Mme Nicole Borvo. Monsieur le secrétaire d'Etat, je vous remercie de me renvoyer aux organisations syndicales ! (Sourires.) Je suis évidemment tout à fait favorable à ce que la question que j'ai soulevée soit débattue avec ces dernières, mais la situation demeure bloquée dans l'attente de l'issue des négociations. Quoi qu'il en soit, le ministère devra prendre un décret si un accord intervient avec les organisations syndicales.
Cela étant, qu'il soit bien clair que notre objectif n'est pas d'institutionnaliser la précarité ! Nous souhaitons au contraire permettre à des personnels qui ne relèvent pas du statut de la fonction publique et dont les effectifs, aujourd'hui importants, sont certainement appelés à décroître, à défaut, hélas ! de titularisation et d'intégration, de participer tout de même à la prise de décisions concernant leur vie quotidienne au travail.
En l'occurrence, la directive européenne qui a été évoquée me paraît aller plutôt dans le bon sens.

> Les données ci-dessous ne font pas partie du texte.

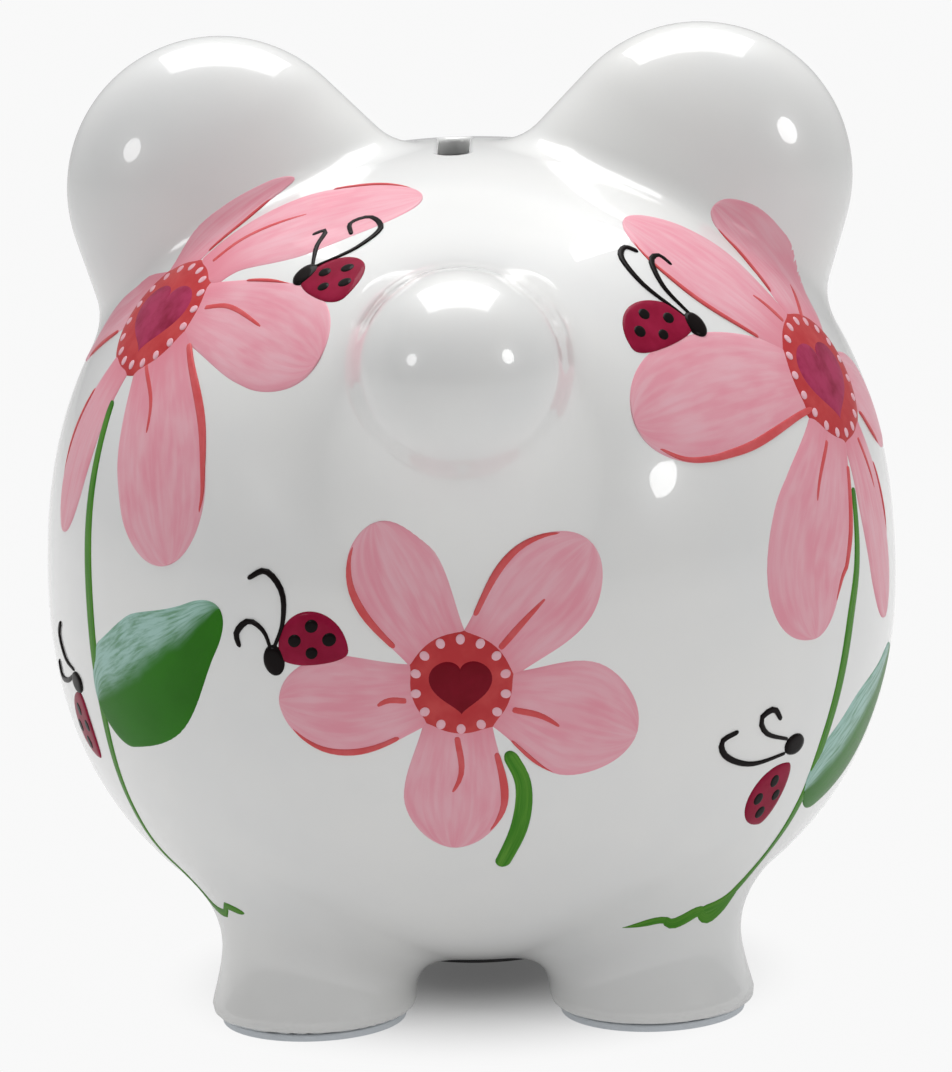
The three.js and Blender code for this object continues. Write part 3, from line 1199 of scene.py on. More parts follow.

Je tiens à le souligner ici, car cette directive européenne, indépendamment des questions de statut, tend à considérer que tous les agents employés par une administration doivent pouvoir être associés, en particulier, au fonctionnement des organes consultatifs sur les conditions de travail.
Je souhaiterais donc que la situation évolue rapidement, afin que nous puissions déboucher sur une issue positive en ce qui concerne les administrations parisiennes. Certes, comme vous l'avez relevé, monsieur le secrétaire d'Etat, la situation parisienne est spécifique, mais, pour l'heure, les titulaires d'emplois-jeunes ou d'autres contrats non permanents ne peuvent prendre part aux élections aux commissions consultatives paritaires. Telle est du moins l'interprétation de la loi retenue par les administrations parisiennes, et il serait dommage que cette situation perdure.